Pour analyser la diversité des impacts du « milieu » (i. e des logiques territoriales, techniques, historiques spécifiques à chaque lieu), nous
privilégions une étude de cas et retenons, parmi les 340 investis par le Festival d’Avignon depuis 1947, quatre lieux qui se distinguent par
leur emplacement, leur histoire, leur esthétique, leur configuration, leur valeur symbolique : la Cour d’honneur, la Carrière Boulbon, la cour du Lycée Saint-Joseph, la FabricA.
Nous examinons les interactions possibles du lieu et de l’œuvre scénique/littéraire.
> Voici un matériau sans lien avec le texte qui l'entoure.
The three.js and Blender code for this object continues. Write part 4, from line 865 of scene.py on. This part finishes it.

Nous tentons d’analyser leurs effets sur la création/ réception du spectacle et cherchons à débusquer, si possible, les principes qui président aux degrés de saillance, aux degrés d’apparition, du lieu.
Conférences
Lieu et théorie des atmosphères
par Jean-Marc Larrue
Les théories des atmosphères et le théâtre au Festival d’Avignon
Au croisement de l’intermédialité et des Nouveaux matérialismes, se déploie une pensée de la matière – des « choses » – lui reconnaissant un « pouvoir d’agir » qui lui est propre et qui définit en bonne partie son agentivité. Les théories des atmosphères portent sur un aspect majeur et omniprésent de cette agentivité qui fait qu’un espace, quel qu’il soit, génère une atmosphère, une ambiance qui lui est propre. L’atmosphère est liée à des lieux spécifiques dont, évidemment, le lieu construit ou naturel où se déploie la représentation théâtrale. L’intervention porte sur la nature de ces atmosphères, elle aborde certaines des modalités de leur genèse, de leur diffusion et de leur perception.
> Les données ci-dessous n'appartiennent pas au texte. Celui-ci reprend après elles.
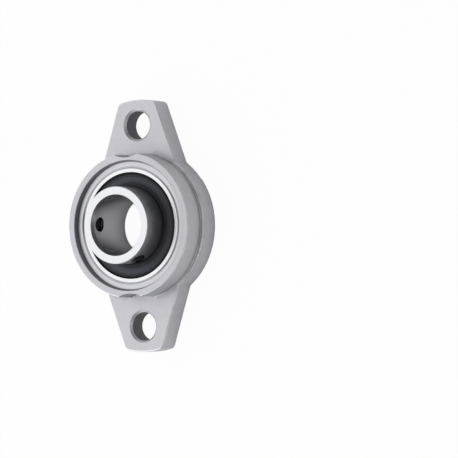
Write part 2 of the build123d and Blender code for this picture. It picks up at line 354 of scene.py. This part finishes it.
@dataclass(frozen=True, kw_only=True)
class Finish(ABC):
    """A named surface finish that becomes one material."""

    name: str
    tone: Tone
    stuff: Stuff = Stuff.PLAIN
    roughness: float = 0.5
    spread: float = 0.1
    least_rough: float = 0.05
    sheen: tuple[float, float, float, float] = WHITE

    @abstractmethod
    def surface(self, net: Net) -> Channels:
        """Builds what varies over the surface.

        Args:
            net: The material's node tree.

        Returns:
            Base colour, roughness and normal.
        """

    def material(self) -> bpy.types.Material:
        """Makes the material.

        Returns:
            A node-based material with one Principled shader.
        """
        made = bpy.data.materials.new(self.name)
        made.use_nodes = True
        net = Net(made.node_tree)
        varying = self.surface(net)
        inputs = {
            "Base Color": varying.colour,
            "Roughness": varying.roughness,
            "Metallic": self.stuff.value,
            "Specular Tint": self.sheen,
            "Normal": varying.normal,
        }
        net.node("ShaderNodeOutputMaterial", {0: net.node("ShaderNodeBsdfPrincipled", inputs)[0]})
        return made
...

Mémoires d’une gargouille : lieux et yeux. Pour une approche sensible et symbolique du lieu théâtral à Avignon
par Antonia Amo-Sánchez
« Mémoires d’une gargouille : lieux et yeux. Pour une approche sensible et symbolique du lieu théâtral à Avignon »
Les lieux patrimoniaux et historiques qui continuent de marquer l’identité du Festival d’Avignon ont une mémoire. Une mémoire culturelle, artistique, politique, historique et esthétique. Ils dialoguent aussi avec les créations de façon affichée, évidente, volontaire ou involontaire. Leur poétique crée des symboliques qui démultiplient le sens de l’objet artistique et les sensations esthétiques de ceux qui l’observent. Témoins impénétrables de certains de ces lieux, les gargouilles nous apparaissent comme des entités expressives qui peuvent entrer en dialogue avec la création. Elles seront notre fil rouge pour interroger cette dimension symbolique qui émane de la rencontre entre lieu et spectateur.
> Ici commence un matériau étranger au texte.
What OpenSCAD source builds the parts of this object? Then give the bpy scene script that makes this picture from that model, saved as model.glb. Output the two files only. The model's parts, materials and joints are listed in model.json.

Faufilées, insérées, cachées, montrées, les gargouilles établissent en silence une étrange connexion avec la scène et la salle. Elles intéressent les artistes, mais aussi les photographes, qui s’emparent de leur présence pour dire, sans le dire, l’attachement du lieu à son histoire, ainsi que leur pouvoir immersif dans un imaginaire du lieu, sacralisé par la résonance religieuse ou par le sceau de la patrimonialisation. Lire ces lieux artistisés est aussi faire l’expérience de l’impossibilité de l’espace neutre. Et du temps suspendu (Marc Augé, Le temps en ruines, 2003). Un spectateur occidental sera à même de faire une « expérience » du lieu, les connotations symboliques enrichissant sa façon de créer de la valeur esthétique. De la valeur ajoutée.
Autour de la fabrique du paysage
par Pierre Causse
Autour de la fabrique du paysage
La notion de « paysage » rencontre depuis quelques années un vif intérêt, tant du côté des artistes, que des critiques et des chercheurs en études théâtrales. En adoptant une approche historique il s’agira d’envisager les différents modèles paysagers de la scène. Qu’il se joue en intérieur ou en extérieur, comment le théâtre peut-il devenir une fabrique de paysage ? On envisagera également comment les notions de paysage et d’atmosphère peuvent s’articuler.
Bibliographie indicative : Triau Christophe et Larmet Chloé (dir.), Théâtre/Paysage, Alternatives théâtrales, n° 149, 2023. Causse Pierre, Delaunay Léonor, et Fernandez Laure (dir.), La Fabrique du paysage, Revue d’histoire du théâtre, n° 296, 2023. Sermon Julie (dir.), La condition écologique, Théâtre/Public, n° 247, 2023.